Real estate firms JLL, Tishman Speyer and Simon Property Group are reporting positive returns from an energy management program that matches graduate students with companies looking to have more energy efficient facilities.
The initiative, called the Climate Corps program, is a summer-long residency operated by environmental advocacy Environmental Defense Fund. The program has so far involved 350 companies, resulting in about $1.5 billion in energy savings.
In 2015, the program’s eighth year, the initiative found ways to save $90 million dollars, 134 million kilowatt-hour and 130,000 metric tons of carbon emissions.
This means that the program erased the equivalent annual emission of 27,000 cars.
JLL, which implemented the program for its 77 West Wacker office tower in Chicago, got tenants involved in reducing the building’s energy construction.
To help tenants understand the financial and environmental implications of energy-efficient designs, the company and its EDF fellow developed guidelines for renovation and construction projects.
The company reported that the documentation can reduce the building’s energy consumption by nine percent.
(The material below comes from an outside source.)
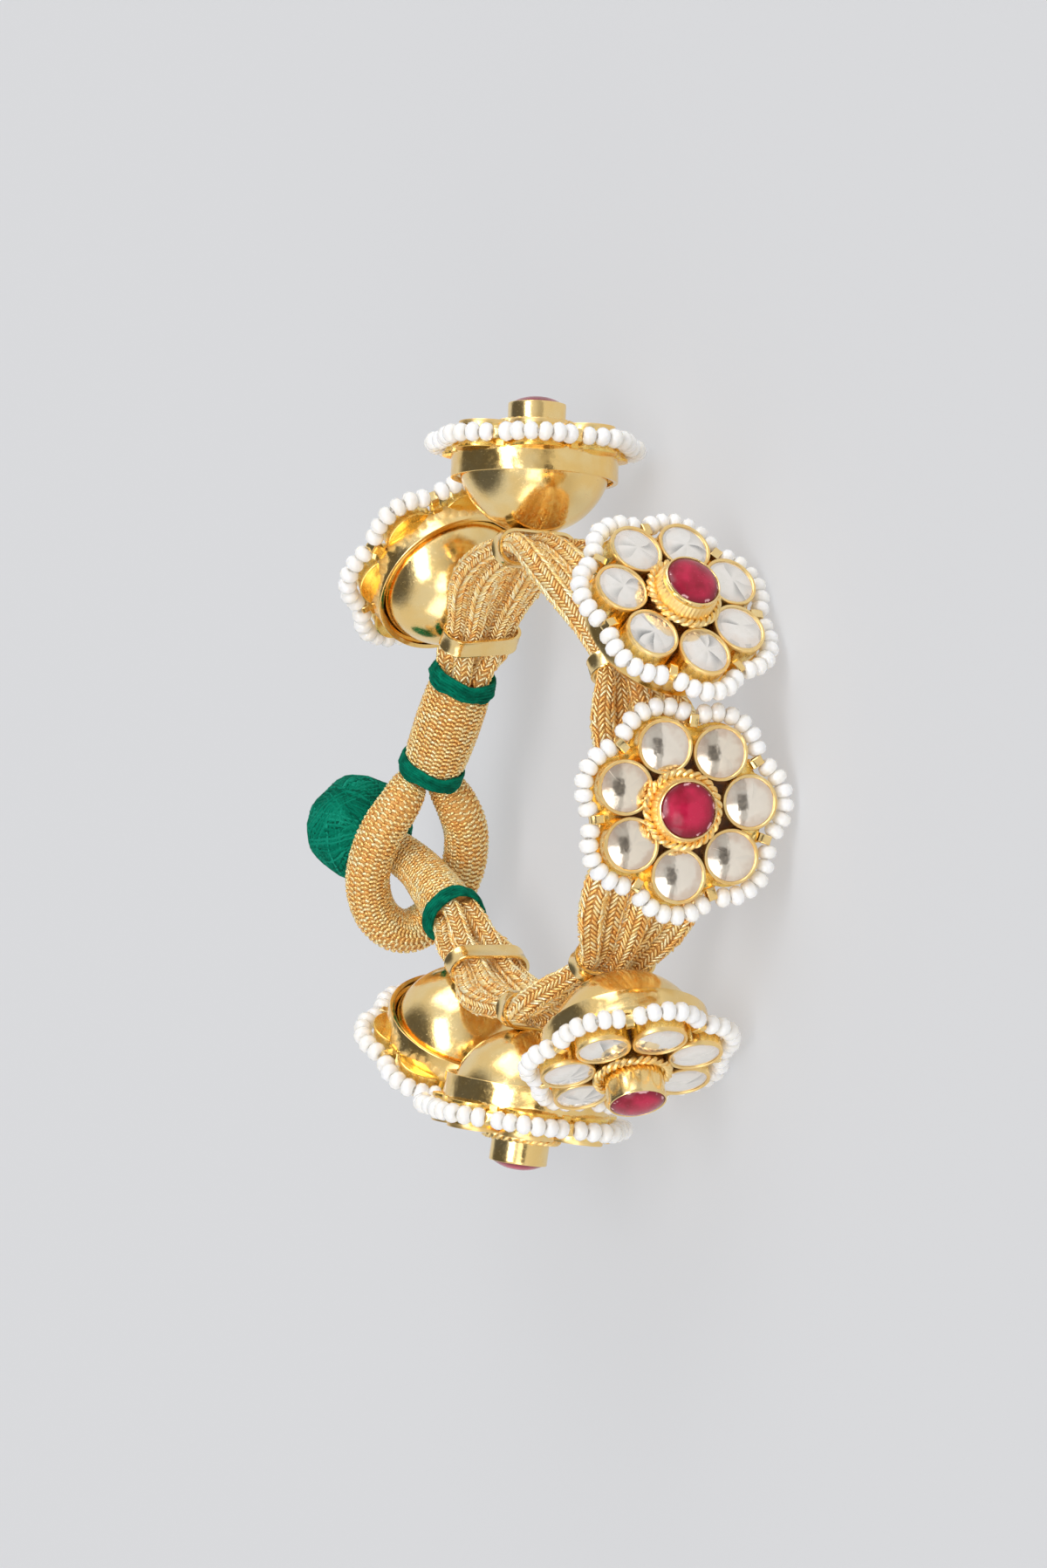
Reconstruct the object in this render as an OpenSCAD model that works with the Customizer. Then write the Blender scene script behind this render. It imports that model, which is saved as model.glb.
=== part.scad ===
// Kundan bracelet, lying on its side as a ring: seven flower heads on a band of five
// knitted cords, closed by a corded loop and a green thread ball. Millimetres, +Z up.
// The origin is the middle of the wrist opening, on the surface that the bracelet lies on.

/* [Wrist band] */
// Height of the middle of the band above the surface that it lies on
ring_mid = 14.98; // [14.98:0.01:16]
// Radius of a cord where it runs free between two crimps
cord_free_r = 1.65; // [1.4:0.05:1.65]
// Radius of a cord that a crimp squeezes
cord_crimped_r = 1.1; // [0.9:0.05:1.1]
// Radius of a cord that a thread wrap gathers in
cord_wrapped_r = 1.15; // [0.9:0.05:1.15]
// How straight the cords run from one crimp to the next
cord_tension = 0.8; // [0.6:0.05:1]

/* [Crimps] */
// Length of a crimp along the cords
crimp_length = 2.4; // [2:0.1:3]
// Width of a crimp inside, across the cords
crimp_inner_w = 10.1; // [10.1:0.1:11]
// Thickness of a crimp inside
crimp_inner_t = 3.9; // [3.9:0.1:4.4]
// Sheet that a crimp is made of
crimp_wall = 0.4; // [0.35:0.05:0.5]

/* [Flower heads] */
// Petals of a flower
petals = 7; // [7]
// Circle that the middles of the petals lie on, radius
petal_circle_r = 8.12; // [8.1:0.01:8.3]
// Outer radius of a petal's bezel
petal_bezel_r = 3.48; // [3.4:0.01:3.5]
// Inner radius of a petal's bezel
petal_seat_r = 3.2; // [3.1:0.01:3.2]
// Depth of the seat that a petal stone stands in
petal_seat_d = 1.2; // [0.8:0.1:1.6]
// Outer radius of the middle bezel
middle_bezel_r = 3.65; // [3.5:0.05:3.8]
// Height of the middle bezel above the petals
middle_bezel_h = 3.3; // [2.8:0.1:3.6]
// Inner radius of the middle bezel
middle_seat_r = 3.4; // [3.2:0.05:3.45]
// Depth of the seat that the ruby stands in
middle_seat_d = 1.3; // [1:0.1:2]
// Radius of the twisted wire round the foot of the middle bezel
rope_wire_r = 0.5; // [0.4:0.05:0.5]
// Radius of the circle that this wire lies on
rope_circle_r = 4.5; // [4.4:0.05:4.5]

/* [Cups] */
// Depth from the petal tops to the back plate's face
plate_depth = 3.1; // [3:0.1:3.2]
// Sheet that the plate is made of
plate_t = 0.4; // [0.3:0.05:0.5]
// Radius of the plate's round lobe under each petal
plate_lobe_r = 3.55; // [3.53:0.01:3.56]
// Radius of the rim band
rim_r = 10.5; // [10.3:0.1:10.6]
// Depth from the petal tops to the rim band's lower edge
rim_depth = 6.4; // [6:0.1:6.6]
// Depth from the petal tops to the lowest point of the dome
dome_depth = 13.13; // [13:0.01:13.2]
// Radius of the ball that the dome is a part of
dome_ball_r = 9.66; // [9.6:0.01:9.8]
// Sheet that the cup is made of
cup_wall = 0.5; // [0.4:0.05:0.6]

/* [Bead edging] */
// Radius of a seed bead
bead_r = 1.2; // [1.1:0.05:1.2]
// Length of a seed bead along its thread
bead_length = 1.6; // [1.5:0.05:1.6]
// Beads along one petal
beads_per_petal = 6; // [5:1:6]
// Distance from bead to bead along the thread
bead_pitch = 1.73; // [1.7:0.01:1.75]
// Depth from the petal tops to the thread
thread_depth = 2.22; // [2.2:0.01:2.3]
// Radius of the thread
thread_r = 0.2; // [0.15:0.05:0.25]
// Furthest reach of the thread, in the middle of a petal
thread_reach = 13.25; // [13.2:0.01:13.3]
// Nearest reach of the thread, in a notch between petals
thread_notch = 12.45; // [12.4:0.01:12.5]
// Half of the height of the small square loop that holds the thread in a notch
holder_r = 0.9; // [0.85:0.05:1]
// Radius of the hole through that loop
holder_hole_r = 0.45; // [0.4:0.05:0.5]
// Width of that loop along the thread
holder_w = 1.1; // [1:0.05:1.1]

/* [Stones] */
// Gap between a stone and its bezel
stone_gap = 0.05; // [0.03:0.01:0.08]
// Height of the crown of a petal stone above its bezel
petal_crown = 0.3; // [0.2:0.05:0.4]
// Height of the dome of a ruby above its bezel
ruby_crown = 0.6; // [0.4:0.05:0.8]

/* [Clasp] */
// Radius of the thread ball
ball_r = 6.7; // [6.4:0.1:6.7]
// Thickness of a thread wrap
wrap_t = 0.45; // [0.35:0.05:0.5]
// Radius of the loop's cord
loop_r = 2.8; // [2.6:0.1:2.8]

/* [Hidden] */
$fn = 48;

// The seven flower heads in their order along the band, from the loop's end to the
// ball's end. Degrees and millimetres.
// angle round the ring, reach of the petal tops, lift, turn, lean, spin of the petals,
// slide of the crimp along the cords, spread of the cords in the span that follows
FLOWERS = [
    [134.7, 44.4, -0.6, 2.3, 6.9, 30.4, 2.0, 0.60],
    [87.1, 43.8, -0.2, 3.1, -4.7, 2.4, -1.0, 0.85],
    [25.3, 45.0, -1.06, 4.9, -4.7, 32.6, 0.0, 0.80],
    [-9.45, 43.0, 0.2, 3.8, 10.0, 19.3, 0.0, 1.00],
    [-59.25, 44.2, -0.64, -7.1, 2.6, 48.4, 0.0, 0.85],
    [-93.15, 44.1, 3.0, -6.9, 6.4, 21.3, 0.0, 0.60],
    [-130.4, 44.3, -0.57, 0.7, 0.1, 5.4, 0.0, 0.00],
];
ANGLE = 0;
REACH = 1;
LIFT = 2;
TURN = 3;
LEAN = 4;
SPIN = 5;
SLIDE = 6;
SPREAD = 7;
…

“It’s been a wonderful experience participating in this program. The fellows have become an extension of our teams and have helped us accomplish so much,” said Myrna Coronado-Brookover, JLL’s senior vice president and general manager.
Currently, the firm is looking to host a fellow in New York City, as it aims to replicate the results from Chicago.
“Our ownership is looking into hosting a fellow at a sister building in New York City in hopes of achieving similar results,” Coronado-Overbrook said. “It’s definitely our intent to share all of this great information we’re gathering.”
Liz Delaney, the program director of EDF Climate Corps, lauded JLL’s focus on tenant spaces, saying that it is an under-utilized area in terms of energy reduction.
“From a commercial real estate perspective, we’re looking at a couple of different things. First, the starting point for any company that hasn’t done a lot in energy efficiency, we’re looking at what we call the low hanging fruit, which is lighting upgrades, ventilation upgrades and upgrades in tenant spaces and common spaces like lobbies and stairwells… A lot of real estate companies stop there. Once they found energy savings in lobbies and stairwells. They think their job is done,” Delaney said.
“These guys are barrelling past that landmark. They’re getting in tenant spaces. This is a huge opportunity that has also been a significant challenge for a lot of people in commercial real estate for a long time.”
Another company that signed up for the EDF program is commercial real estate firm Tishman Speyer.
The company, which owns Rockefeller Center and the Chrysler Center, received recommendations for emergency lighting and a roadmap for sustainability reporting.
The recommendations, which involved a model to aggregate total energy consumption, estimated energy savings of 620,000 kilowatt-hours and 320 metric tons of carbon emission reductions.
Meanwhile, EDF provided assistance to Simon Property Group in finding ways to improve operational efficiency.
The fellow assigned to Simon, who started work as the firm was working on its sustainability report, benchmarked the company’s retail real estate sustainability programs and helped evaluate renewable solutions.
With New York City real estate firms, Delaney attributed their appetite for energy management solutions to disclosure rules such as Local Law 84 and the de Blasio administration’s “retrofit accelerator” project, which aims to reduce greenhouse gas emissions in private buildings by 80 percent over the next 34 years.
“We think that the time is right for people to really step up their energy management game,” she said.
“There’s definitely policy movement to say, ‘Hey, we need to do more.’ Basically, in buildings of a certain size, people have to disclose the energy data and that makes it public. It kind of puts pressure on the people who are operating the building to manage their building progressively.”
This year’s fellows recommended over $60 million in clean energy technologies. These are expected to generate 30 megawatts, which is equivalent to the power produced by rooftop solar arrays in 6,000 homes.